Published at 2025-12-24 14:19:58
AI16Z to ElizaOS: What South Korean Exchange Warnings Mean and How Traders Should Respond – cover image

Summary

Contract migrations—when a project moves balances or issues a new token contract—can be routine but often reduce on-chain continuity and increase counterparty risk if not transparently executed. The recent AI16Z rebrand and contract migration to ElizaOS (ELIZAOS) prompted warnings from South Korean exchanges Bithumb and Coinone, sparking scrutiny over investor protection and traceability.
Exchanges flag tokens when a migration resembles an obfuscation event, when contract code isn’t verified, or when large, unexplained holder movements create AML or market-stability concerns. Regulators in Korea tend to react to exchange alerts with closer monitoring; that can mean deposit freezes, delistings, or investigations tied to KYC/AML obligations.
Retail and international holders should follow a practical checklist: verify official announcements and contract addresses, inspect on-chain supply and holder concentration, watch for token unlocks/liquidity drains, confirm exchange deposit/withdrawal statuses, and, when needed, move to self-custody. Comparing the AI16Z/ElizaOS migration to token-unlock events like Pi Network shows how technical changes can quickly translate into selling pressure and price shocks.

Why the AI16Z → ElizaOS story matters right now

The rebrand of AI16Z to ElizaOS (ELIZAOS) and its reported contract migration touched a raw nerve: exchanges Bithumb and Coinone publicly flagged the token, and South Korean market participants—retail traders, compliance teams, and regulators—took notice. At face value, a rebrand and contract migration might be a routine technical upgrade. But migrations also change the on-chain trail: balances can be moved, old contracts deprecated, and visibility into historical token flows can be altered. That makes it harder for exchanges and investigators to trace provenance and for holders to assess counterparty risk. The primary report documenting the rebrand and ensuing scrutiny is available at Invezz, which details the contract migration and exchange warnings in Korea Invezz report.

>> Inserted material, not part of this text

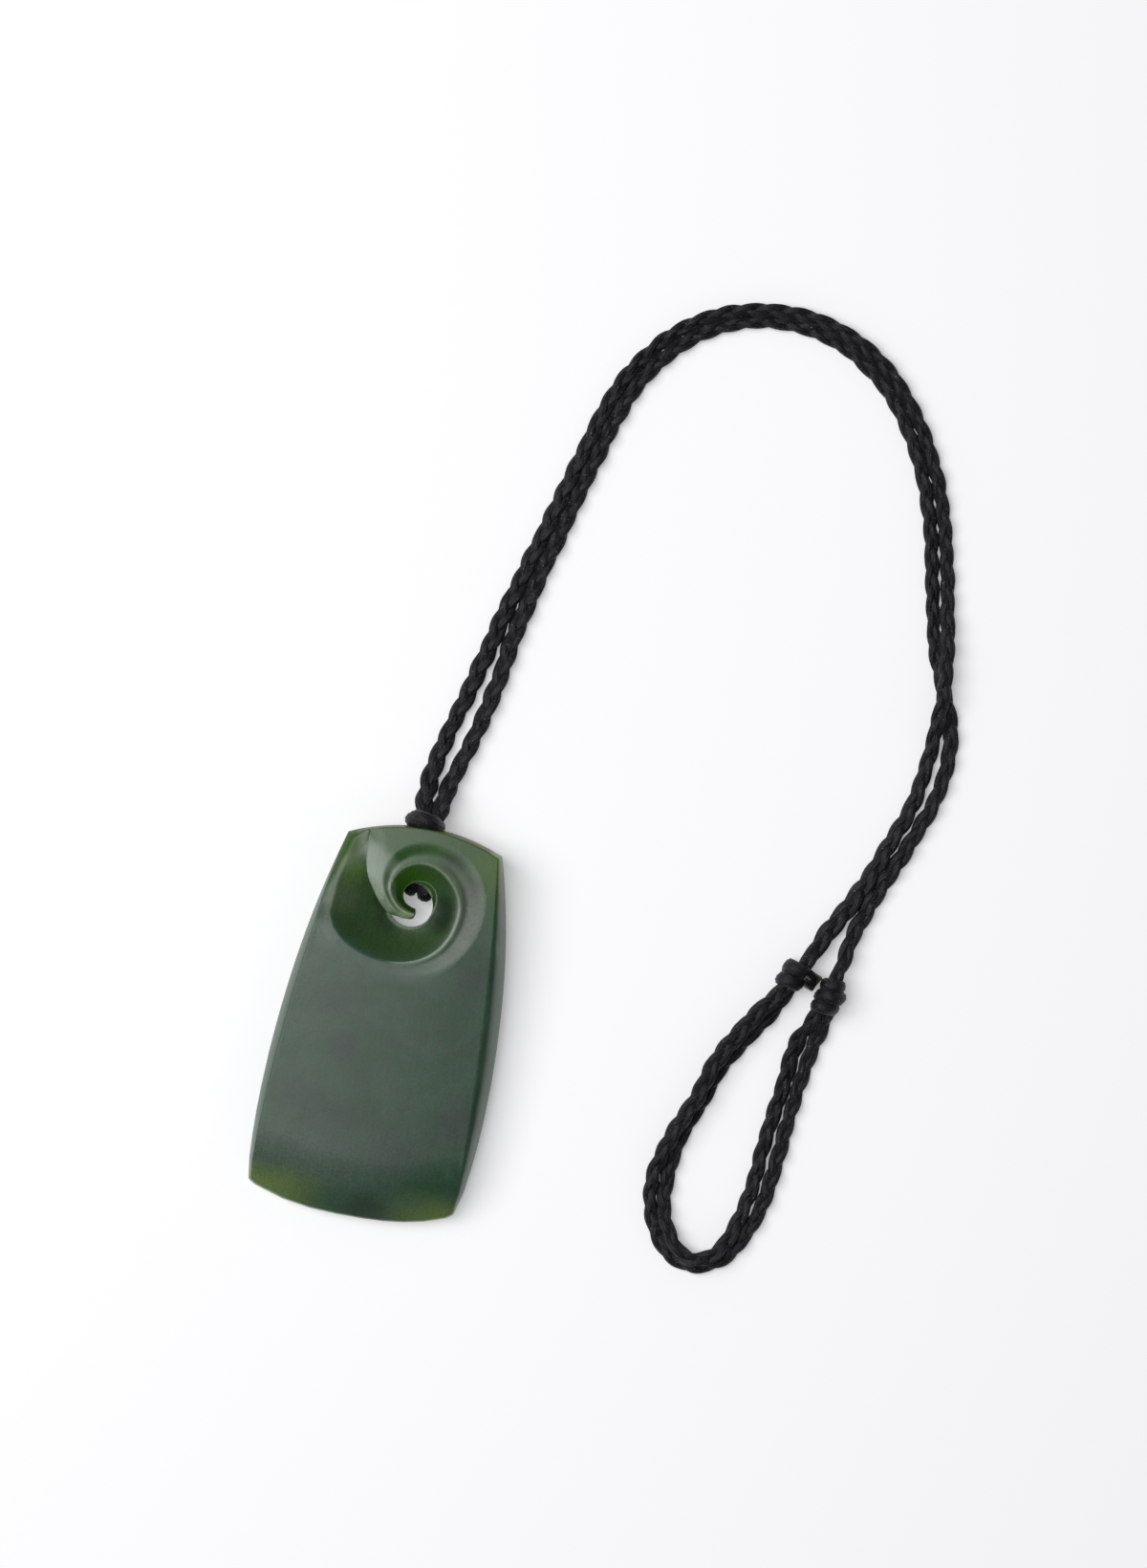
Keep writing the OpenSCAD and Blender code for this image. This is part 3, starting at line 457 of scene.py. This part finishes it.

What is a contract migration — technically and practically?

A contract migration usually means the token's smart contract is replaced, and holders are moved to a new token address through a swap, snapshot + mint, bridge, or wrapper. Technically, options include: a direct upgrade (if the original contract is upgradeable), a snapshot and minting of new tokens on a new address, or a trust-based swap that requires holders to claim tokens. Practically, these approaches differ hugely in traceability. A native on-chain upgrade that keeps historic state intact preserves an unbroken audit trail; a snapshot-and-mint can sever the link between old and new balances unless the team publishes verifiable proofs. A claim-based swap shifts custodial risk to holders who must interact with a new contract.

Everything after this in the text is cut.